WRITTEN REQUEST. Copy every line of the listing exactly.

* BEGIN INFORMATION SUPPLIED *

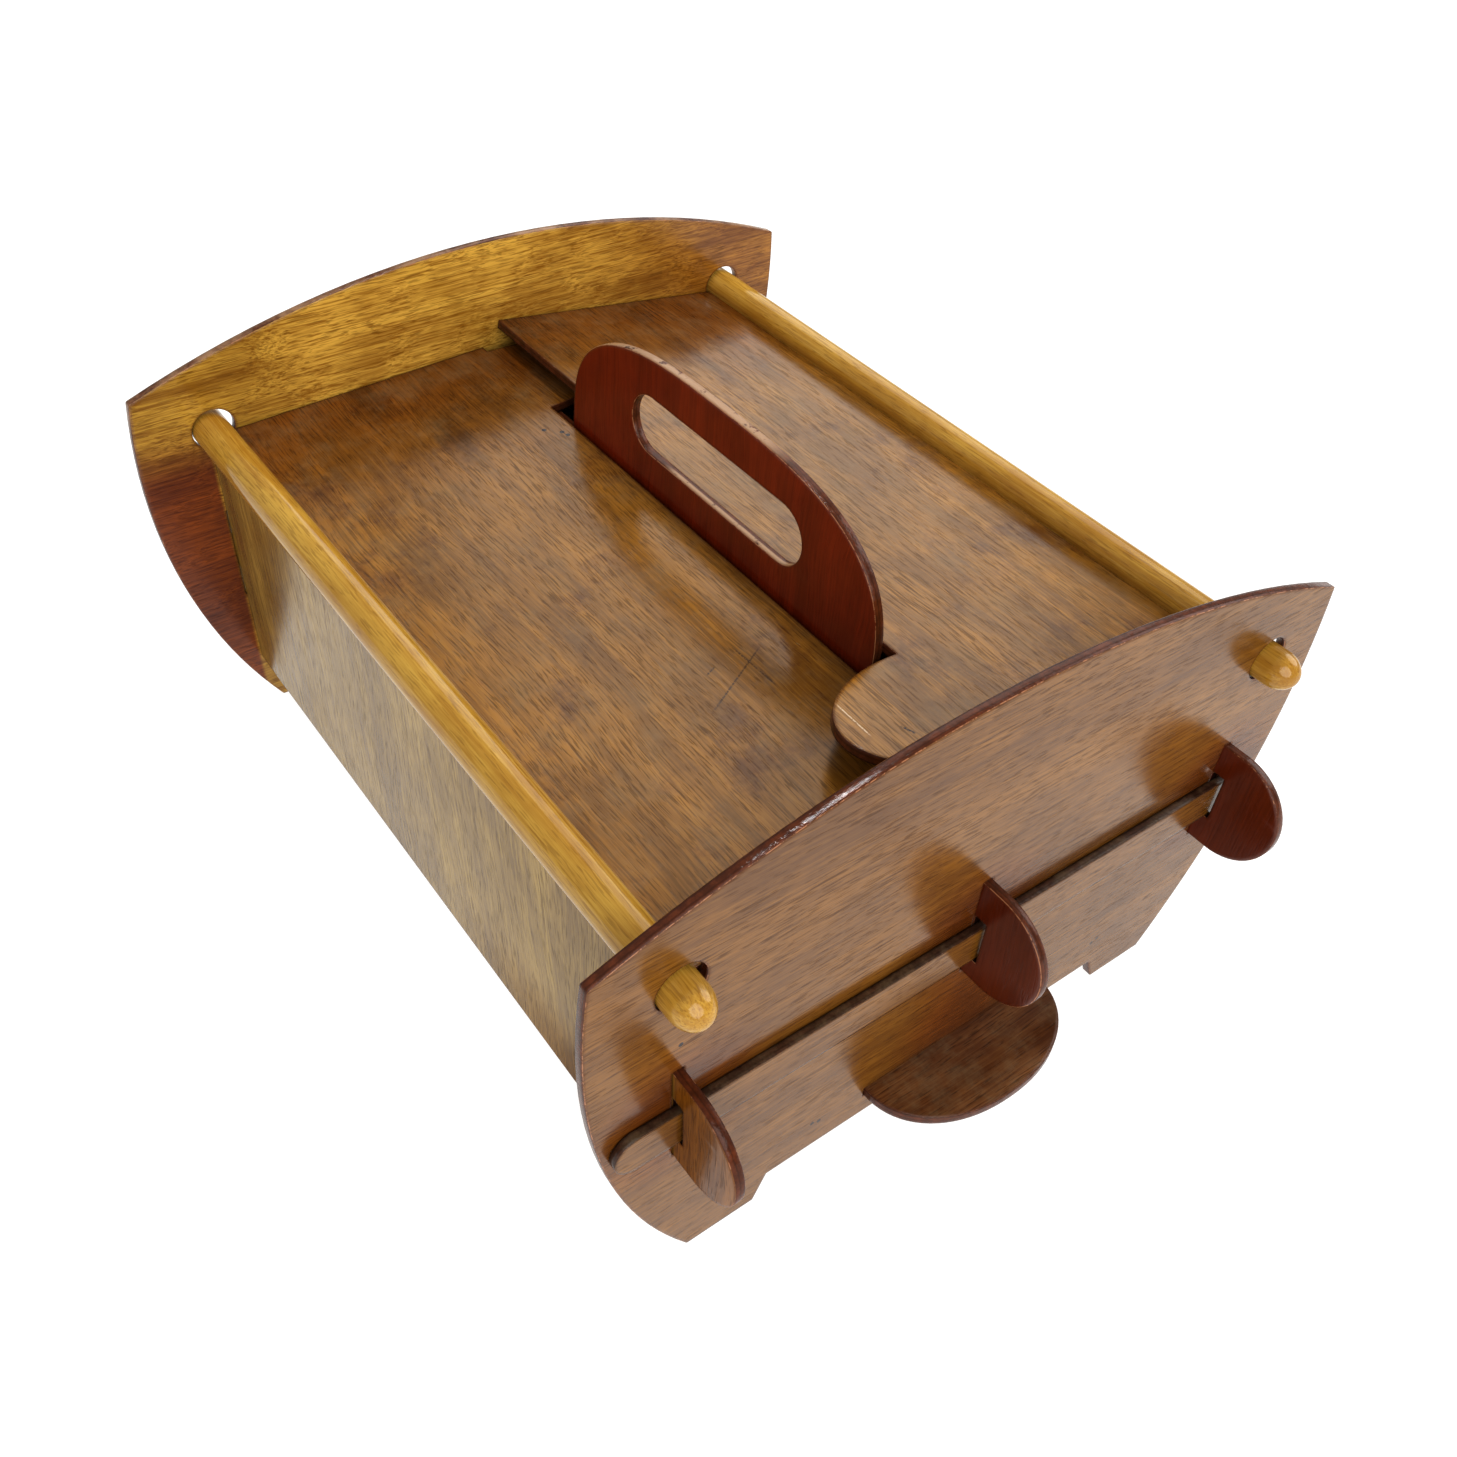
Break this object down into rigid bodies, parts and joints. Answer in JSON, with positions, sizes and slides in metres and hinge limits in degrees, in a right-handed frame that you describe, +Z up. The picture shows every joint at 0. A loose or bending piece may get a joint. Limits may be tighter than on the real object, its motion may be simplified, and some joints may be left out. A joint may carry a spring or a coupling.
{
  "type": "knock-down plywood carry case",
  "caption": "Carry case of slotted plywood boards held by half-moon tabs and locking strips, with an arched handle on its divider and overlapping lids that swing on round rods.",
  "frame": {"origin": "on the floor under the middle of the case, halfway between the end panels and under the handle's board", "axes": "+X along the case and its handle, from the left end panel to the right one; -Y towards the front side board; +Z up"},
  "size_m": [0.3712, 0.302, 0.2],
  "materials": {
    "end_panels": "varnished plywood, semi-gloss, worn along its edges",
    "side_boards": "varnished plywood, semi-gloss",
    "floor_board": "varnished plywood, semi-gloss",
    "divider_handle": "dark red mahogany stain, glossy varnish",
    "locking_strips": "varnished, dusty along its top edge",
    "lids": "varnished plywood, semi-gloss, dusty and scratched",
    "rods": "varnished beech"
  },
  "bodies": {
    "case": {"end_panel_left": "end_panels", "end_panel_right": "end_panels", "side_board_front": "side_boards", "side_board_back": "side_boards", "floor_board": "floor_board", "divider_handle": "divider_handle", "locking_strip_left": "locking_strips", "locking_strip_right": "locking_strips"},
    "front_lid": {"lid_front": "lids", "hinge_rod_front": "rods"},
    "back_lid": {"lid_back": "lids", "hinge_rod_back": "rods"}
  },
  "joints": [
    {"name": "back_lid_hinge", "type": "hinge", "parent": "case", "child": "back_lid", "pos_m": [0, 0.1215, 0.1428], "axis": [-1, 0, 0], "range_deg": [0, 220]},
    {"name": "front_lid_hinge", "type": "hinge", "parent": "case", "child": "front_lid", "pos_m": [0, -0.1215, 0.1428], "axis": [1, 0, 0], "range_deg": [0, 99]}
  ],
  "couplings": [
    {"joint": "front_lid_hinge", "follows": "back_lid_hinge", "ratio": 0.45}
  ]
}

* END INFORMATION SUPPLIED *

TASK SOLUTION.
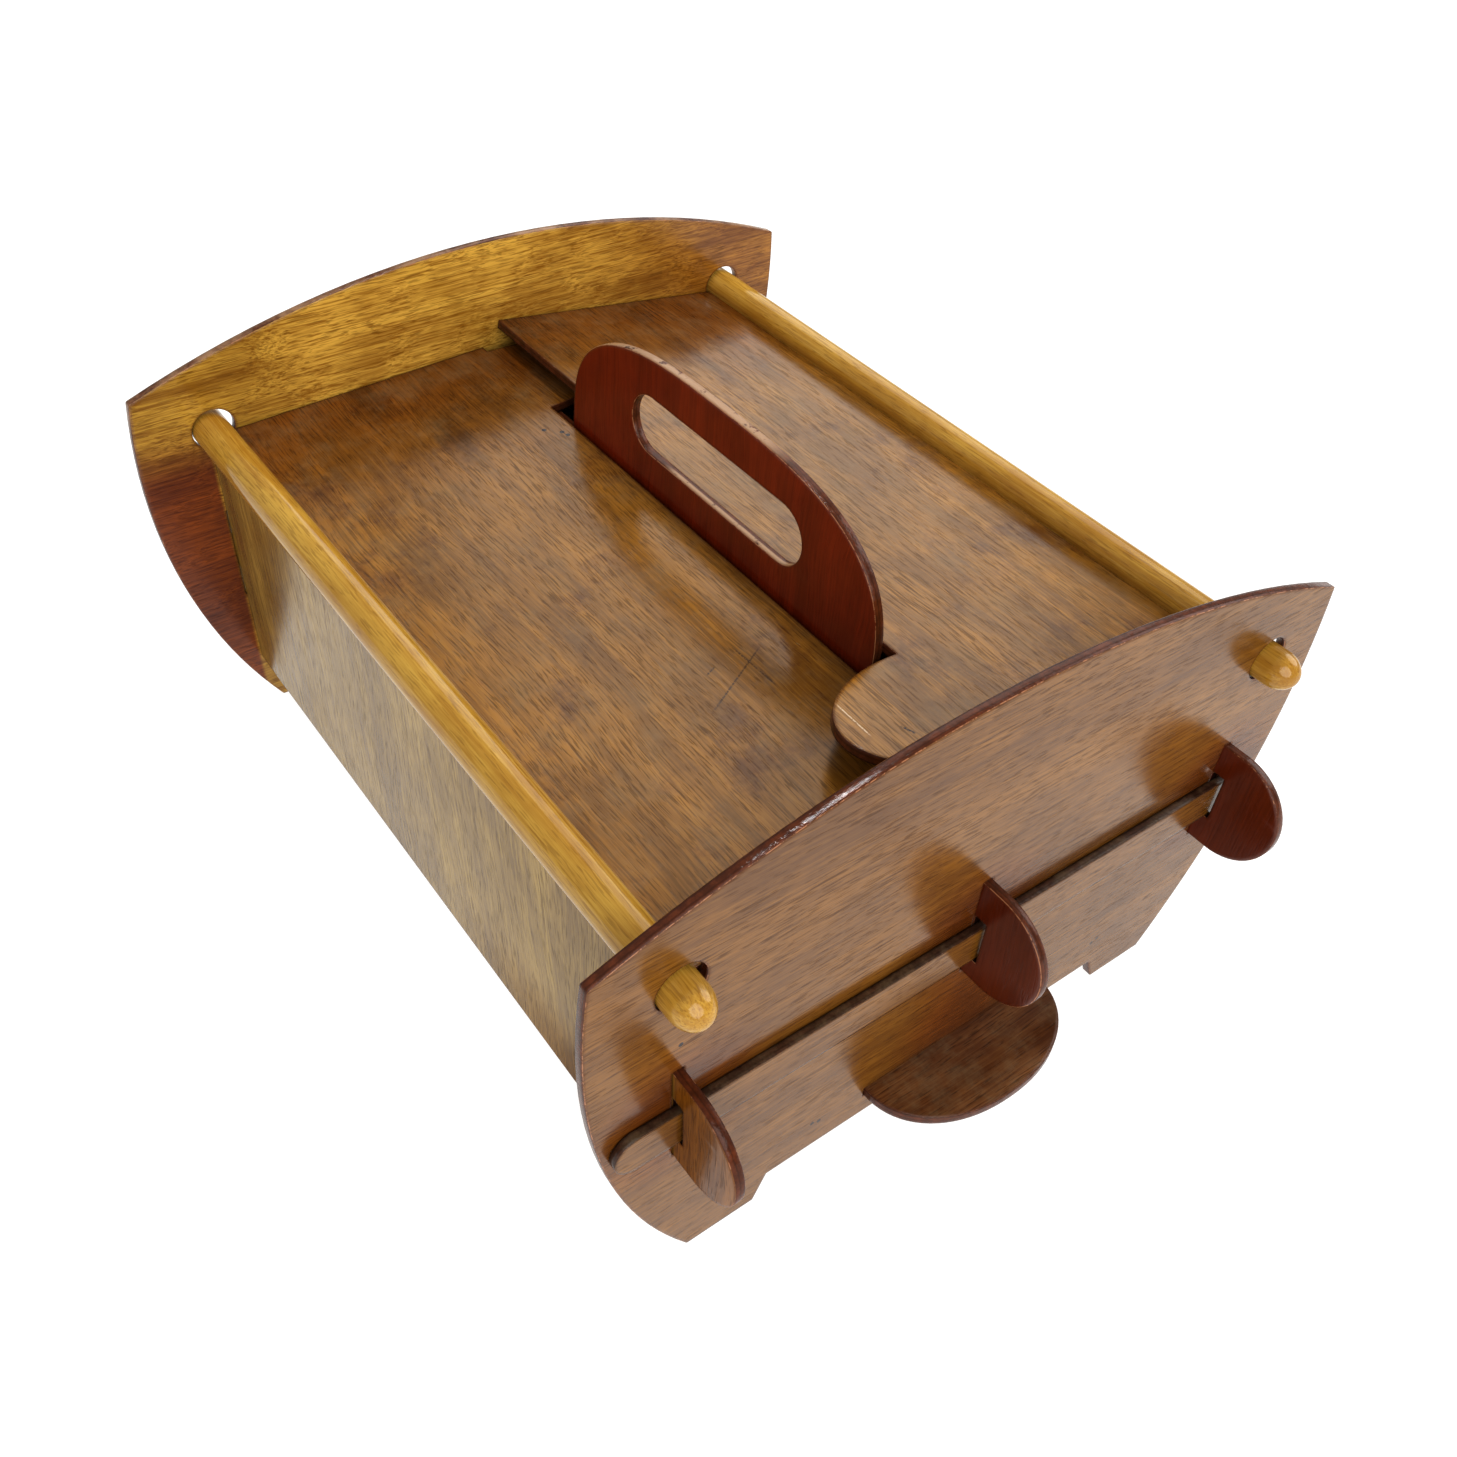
Break this object down into rigid bodies, parts and joints. Answer in JSON, with positions, sizes and slides in metres and hinge limits in degrees, in a right-handed frame that you describe, +Z up. The picture shows every joint at 0. A loose or bending piece may get a joint. Limits may be tighter than on the real object, its motion may be simplified, and some joints may be left out. A joint may carry a spring or a coupling.
{
  "type": "knock-down plywood carry case",
  "caption": "Carry case of slotted plywood boards held by half-moon tabs and locking strips, with an arched handle on its divider and overlapping lids that swing on round rods.",
  "frame": {"origin": "on the floor under the middle of the case, halfway between the end panels and under the handle's board", "axes": "+X along the case and its handle, from the left end panel to the right one; -Y towards the front side board; +Z up"},
  "size_m": [0.3712, 0.302, 0.2],
  "materials": {
    "end_panels": "varnished plywood, semi-gloss, worn along its edges",
    "side_boards": "varnished plywood, semi-gloss",
    "floor_board": "varnished plywood, semi-gloss",
    "divider_handle": "dark red mahogany stain, glossy varnish",
    "locking_strips": "varnished, dusty along its top edge",
    "lids": "varnished plywood, semi-gloss, dusty and scratched",
    "rods": "varnished beech"
  },
  "bodies": {
    "case": {"end_panel_left": "end_panels", "end_panel_right": "end_panels", "side_board_front": "side_boards", "side_board_back": "side_boards", "floor_board": "floor_board", "divider_handle": "divider_handle", "locking_strip_left": "locking_strips", "locking_strip_right": "locking_strips"},
    "front_lid": {"lid_front": "lids", "hinge_rod_front": "rods"},
    "back_lid": {"lid_back": "lids", "hinge_rod_back": "rods"}
  },
  "joints": [
    {"name": "back_lid_hinge", "type": "hinge", "parent": "case", "child": "back_lid", "pos_m": [0, 0.1215, 0.1428], "axis": [-1, 0, 0], "range_deg": [0, 220]},
    {"name": "front_lid_hinge", "type": "hinge", "parent": "case", "child": "front_lid", "pos_m": [0, -0.1215, 0.1428], "axis": [1, 0, 0], "range_deg": [0, 99]}
  ],
  "couplings": [
    {"joint": "front_lid_hinge", "follows": "back_lid_hinge", "ratio": 0.45}
  ]
}